The next night we went out again, and our new-found openness manifested itself in another way. There were lots of old friends there as well as friends of friends that we met, and the next day we talked about the marked absence of policing each other, keeping distance from other people so as not to upset the other. We both felt much less social anxiety than usual, and were able to enjoy our old friends more, and show our love for them as well as be ourselves with people we were introduced to. We danced and laughed and hugged and kissed and I even got a massage from two of my girlfriends at once- I think our happiness was palatable and just invited meaningful, free interaction from others who are used to the fact that my husband and I are usually much more guarded, especially when together, and that there has always been this cloud of desperation hanging over us that makes us unapproachable at times.

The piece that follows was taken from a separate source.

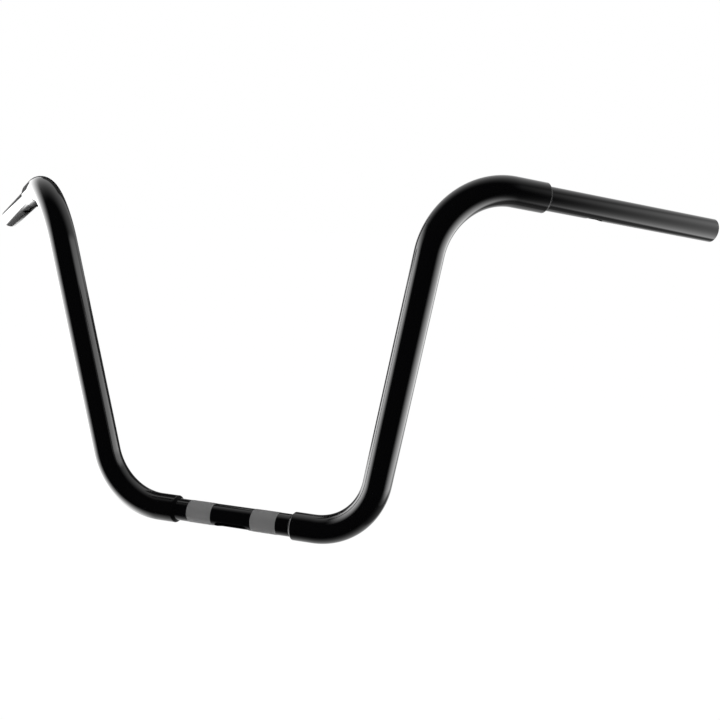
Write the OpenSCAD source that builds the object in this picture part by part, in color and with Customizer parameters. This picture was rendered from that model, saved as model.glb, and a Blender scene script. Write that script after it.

It was a beautiful night- one of the best I've had in a long time, and I look forward to all of the growth and blessings that our new-found freedom will bring us if we can continue to reject fear as the decision maker in our lives.
Thanks for listening and thanks for being out there to validate, reassure, educate, and share with us- this forum has been a wealth of perspective, insight and strength for both of us. In your generosity and spirit of self-love and honesty, you have made a difference in our lives, and I'm sure the lives of many. You have helped to change the world.
Many of the posts we have read have made it so much easier and comfortable to talk about our own thoughts and feelings. I am very grateful!